Ballon rond et cohésion nationale
Le football, passion partagée du Kouilou à la Likouala, dépasse la simple distraction. Il est un langage commun, un exutoire social et un outil de cohésion interethnique. Les Diables rouges, équipe nationale, galvanisent les foules à chaque éliminatoire africaine, créant ces parenthèses d’unité que saluent régulièrement les observateurs de la Communauté économique des États de l’Afrique centrale. Consciente du potentiel diplomatique du sport, Brazzaville a modernisé le stade Alphonse-Massamba-Débat et lancé un programme d’échanges techniques avec la Fédération française de football. Au-delà de l’élite, la promotion des académies locales multiplie les bourses d’études sport-études, illustrant une volonté d’adosser la réussite scolaire à la discipline athlétique. Le ministre des Sports déclarait récemment que « le football reste notre passeport émotionnel le plus puissant », soulignant le rôle stabilisateur que joue le ballon rond dans une région souvent marquée par la volatilité.

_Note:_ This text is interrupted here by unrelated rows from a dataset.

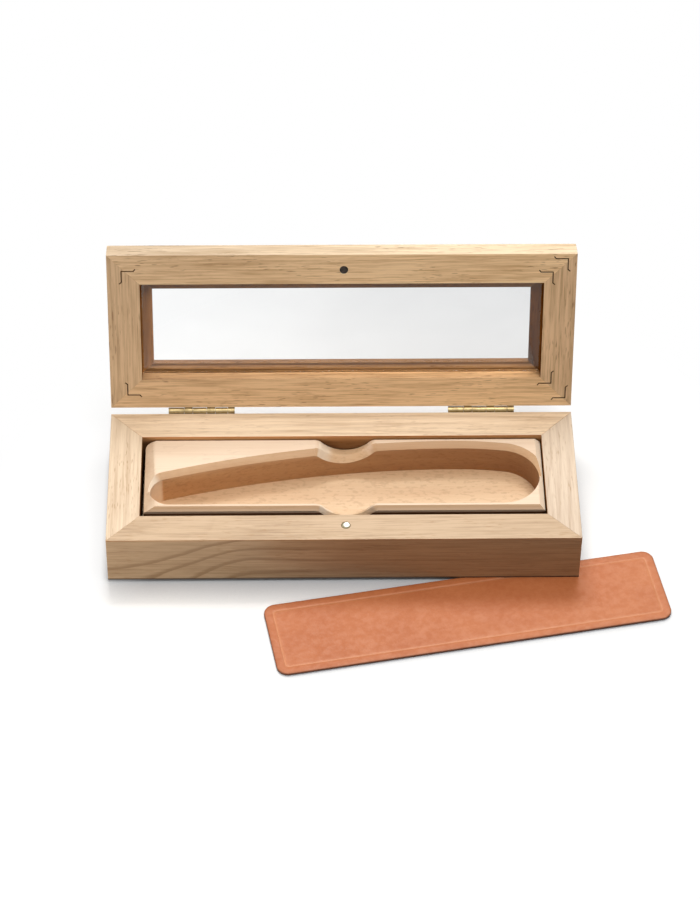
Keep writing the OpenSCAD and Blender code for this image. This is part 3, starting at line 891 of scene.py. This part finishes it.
def dress_base_rails():
    speck = (0.36, 0.20, 0.09)
    for seed, (node, along) in enumerate(BASE_RAILS.items()):
        light, dark = RAIL_COLOURS[node]
        if node == "base_rail_front":
            # Broad wavy rings, seen only on its outside near the left end
            look = {
                "ring_width": 7.6, "ring_share": 1.0, "ring_start": 0.62, "pith": (16.0, -46.0),
                "rise": (-122.0, -56.0, 26.0), "figure": (-60.0, -5.0),
                # Painted shade on its upright faces, most of all towards the right
                "side": (0.61, 0.535, 0.47), "side_run": (-78.0, -12.0),
            }
        else:
            pith = (34.0 - 17.0 * seed, -52.0 - 9.0 * seed)
            # Painted shade on the upright faces
            look = {"ring_share": 0.30, "pith": pith, "side": (0.80, 0.66, 0.52)}
        material = oak(
            node + "_oak", grain_turn(along, False), seed + 1, light, dark, speck,
            speck_share=0.5 if along == "y" else 0.36, speck_patch=0.42,
            contrast=0.7 if along == "y" else 0.9, foot=True, hollow=HOLLOW_SHADES[node], deep=(26.4, 23.5), **look,
        )
        piece = softened(node, 0.25 * MM, mitre=0.8)
        mark_hollow(piece, Matrix.Identity(4), 1.0)
        dress(piece, material, "base")


def dress_lid_rails():
    speck = (0.22, 0.11, 0.045)
    for seed, (node, along) in enumerate(LID_RAILS.items()):
        light, dark = RAIL_COLOURS[node]
        back = node == "lid_rail_back"
        material = oak(
            node + "_oak", grain_turn(along, True), seed + 11, light, dark, speck,
            ring_share=0.22, pith=(30.0 - 19.0 * seed, -48.0 - 8.0 * seed),
            speck_share=0.62, speck_patch=0.46, dash_share=0.12, contrast=1.15,
            # Painted light, stronger towards the right of the lid
            drift=(-95.0, 50.0, (0.86, 0.80, 0.73), (1.14, 1.08, 0.98)) if along == "x" else None,
            cap=(0.92, 1.02, 1.2) if node == "lid_rail_front" else (0.86, 0.78, 0.70),
            hollow=HOLLOW_SHADES[node], ledge_lines=dark_ledge_lines() if back else (),
        )
        piece = softened(node, 0.25 * MM, SHUT_LID, mitre=0.8)
        mark_hollow(piece, SHUT_LID, 0.25 if back else 1.0)
        dress(piece, material, "lid")


def dress_block():
    material = beech(
        "beech_insert", (0.83, 0.64, 0.465), (0.70, 0.48, 0.315), (0.36, 0.18, 0.08),
        # low, slope and wall are painted shade on the pocket's floor, chamfers and walls
        low=(0.94, 0.86, 0.72), slope=(0.79, 0.66, 0.52), wall=(0.62, 0.50, 0.40), notch=-18.2,
    )
    dress(softened("razor_block", 0.25 * MM, merge=0.04 * MM), material, "block")


def dress_hinges():
    brass = metal(
        "aged_brass", (0.37, 0.28, 0.14), (0.25, 0.185, 0.09), 0.30, direction=(0.3, 2.5, 2.5),
        barrel=((0, AXIS.y / MM, AXIS.z / MM), BARREL_RADIUS),
    )
    pin_steel = metal("pin_steel", (0.26, 0.23, 0.19), (0.13, 0.11, 0.09), 0.4)
    for side in ("left", "right"):
        for body in ("base", "lid"):
            dress(softened(f"hinge_{side}_{body}_leaf", 0.12 * MM, segments=2), brass, body)
        paint(frame["nodes"][f"hinge_{side}_pin"], pin_steel)


def dress_screws():
    """The screws sit in the leaves' countersinks, above and below the hinge's axis on the shut box."""
    screw_brass = metal("screw_brass", (0.46, 0.34, 0.17), (0.26, 0.19, 0.09), 0.28, direction=(2, 2, 2))
    tree = slotted_screw_tree()
    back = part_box("base_rail_back")[1].y + LEAF_THICK
    row = []
    for side in ("left", "right"):
        low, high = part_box(f"hinge_{side}_pin")
        middle = (low.x + high.x) / 2
        row += [Vector((middle + step, back, AXIS.z)) for step in (-SCREW_SPREAD, SCREW_SPREAD)]
    drop = Vector((0, 0, SCREW_DROP))
    base_heads = [p - drop for p in row]
    lid_heads = [SHUT_LID.inverted() @ (p + drop) for p in row]
    base_screws = hinge_screws("base_hinge_screws", tree, screw_brass, base_heads, 0.0, 3)
    dress(base_screws, screw_brass, "base")
    lid_screws = hinge_screws("lid_hinge_screws", tree, screw_brass, lid_heads, -LID_ANGLE, 8)
    dress(lid_screws, screw_brass, "lid")


def dress_catch_and_nails():
    low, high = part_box("catch_magnet")
    # The painted dark rim of shade sits a little off centre, so it is heavier on one side
    shift = 0.35
    centre = ((low.x + high.x) / 2 / MM + shift, (low.y + high.y) / 2 / MM + shift, 0)
    radius = (high.x - low.x) / 2 / MM
    nickel = metal("magnet_nickel", (0.62, 0.62, 0.58), (0.36, 0.36, 0.32), 0.42, rim=(centre, radius))
    dark = metal("dark_steel", (0.060, 0.050, 0.045), (0.030, 0.024, 0.02), 0.45)
    nail_steel = metal("nail_steel", (0.085, 0.045, 0.024), (0.045, 0.022, 0.010), 0.6)
    dress(softened("catch_magnet", 0.15 * MM), nickel, "base")
    dress(softened("catch_keeper", 0.12 * MM), dark, "lid")
    paint(frame["nodes"]["lid_corner_nails"], nail_steel)


def dress_rest():
    light, dark, speck = (0.72, 0.53, 0.32), (0.54, 0.36, 0.19), (0.26, 0.15, 0.07)
    paint(frame["nodes"]["bottom_panel"], oak("bottom_panel_oak", (0, 0, 0), 31, light, dark, speck))
    pane = softened("lid_glass", 0.15 * MM, SHUT_LID)
    pane.visible_shadow = False
    dress(pane, clear_glass("clear_glass"), "lid")
    dress(softened("felt_feet", 0.25 * MM), dark_felt("dark_felt"), "base")
    dress(leather_strip(), tan_leather("tan_leather"), "strip")


make_camera()
make_world()
make_lights()
make_floor()
dress_base_rails()
dress_lid_rails()
dress_block()
dress_hinges()
dress_screws()
dress_catch_and_nails()
dress_rest()

bpy.context.scene.view_settings.view_transform = "Standard"
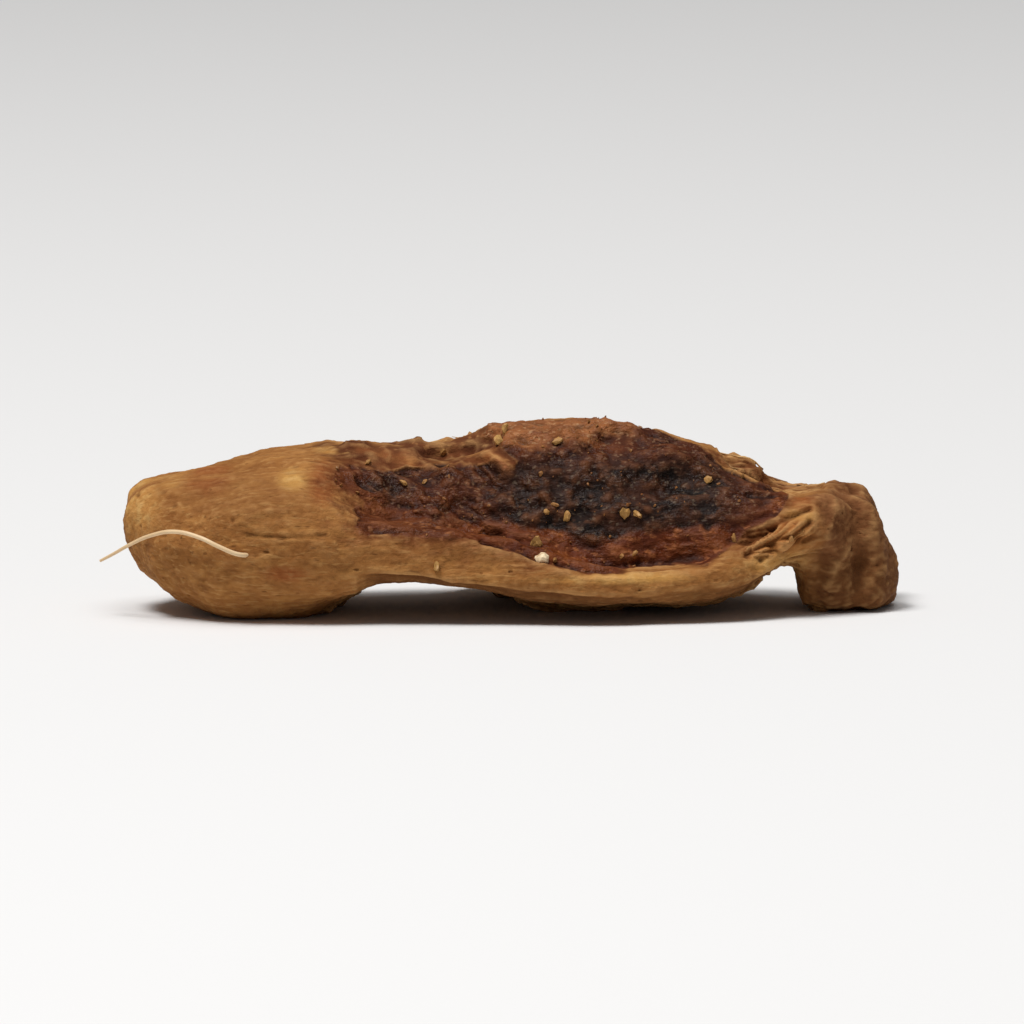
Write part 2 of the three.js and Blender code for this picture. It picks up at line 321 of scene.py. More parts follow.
def bark_zones(points, normals, edges):
    """Where the bark, the cortex along its edges, its rubbed crest and its inky parts show."""
    x, _, z = points.T
    ragged, above, right = edges["ragged"], edges["above"], edges["right"]

    # Bark is the outermost layer within the edges, and the cortex shows where it thins out
    skin = smooth(bark_depth - depth_in_rhizome(points) - ragged - edges["bays"], 0, 0.1)
    skin *= smooth(bark_faces_back - normals[:, 1], 0, 0.05)
    inside = np.minimum.reduce([above, np.maximum(edges["under"], edges["over"]), right])
    bark = smooth(inside, -0.04, 0.06) * skin
    cortex_top = line_through(cortex_height)(x) + ragged * 1.5
    low_cortex = 1 - smooth(above, cortex_top - 0.1, cortex_top + 0.2)
    left_cortex = 1 - smooth(right, 0.35, 0.85)
    cortex = bark * np.maximum(low_cortex, left_cortex)

    # It is nearly black from the leaf scar to the foot, but not along the crest
    inky = smooth(x, -1.6, 0.6) * (1 - smooth(x, 6.0, 8.0)) * (1 - smooth(z, 4.6, 5.4))
    inky = np.maximum(inky, in_ovals(points, patches["inky"]) * 0.8)
    return {
        "bark": bark,
        "cortex": cortex,
        "rubbed": bark * smooth(z - line_through(rubbed_low)(x) + ragged * 2, 0, 0.3) * (1 - cortex),
        "inky": inky * (bark - cortex),
    }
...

Patrimoines culinaires entre terroir et dépendance importée
Les marchés de Pointe-Noire regorgent de bananes plantain, de tubercules de manioc et de safous légèrement fumés. Pourtant, près de 90 % de la viande bovine consommée provient d’importations brésiliennes ou européennes, conséquence d’un cheptel local limité et de contraintes sanitaires. Les pouvoirs publics encouragent la relance de la filière avicole et la réhabilitation des abattoirs de Dolisie pour réduire cette dépendance, tout en valorisant les recettes endogènes à base de poisson capitaines, de feuilles de manioc pilées et de poudre d’arachide. Dans la haute gastronomie brazzavilloise, de jeunes chefs revisitent le ndolé en mousse légère ou parent le saka-saka d’émulsions d’agrumes, démontrant qu’innovation culinaire et souveraineté alimentaire peuvent converger. Cette diplomatie du goût séduit les palais étrangers lors des semaines culturelles organisées dans les chancelleries congolaises à Paris ou Beijing.
Perspectives diplomatiques d’une culture en mouvement
Articulant respect de la hiérarchie, promotion du sport et valorisation des savoir-faire féminins, la République du Congo se forge sans tapage un soft power singulier. Les politiques publiques, régulièrement saluées par l’UNESCO pour leur volet patrimonial, privilégient une approche pragmatique : amplifier la visibilité internationale tout en consolidant la cohésion interne. À l’heure où de nombreuses nations misent essentiellement sur le numérique, Brazzaville parie sur la chaleur de l’échange humain, l’esthétique du pagne et le frisson du stade pour projeter une image de stabilité constructive. Cette diplomatie culturelle, soutenue par le président Denis Sassou Nguesso, déconstruit pas à pas les stéréotypes d’une économie mono-exportatrice pour révéler la densité d’une société où la tradition n’entrave pas l’innovation, mais la nourrit. Les partenaires bilatéraux y trouvent un terrain d’entente fécond, convaincus qu’un pays capable d’harmoniser ses coutumes internes saura aussi honorer ses engagements internationaux.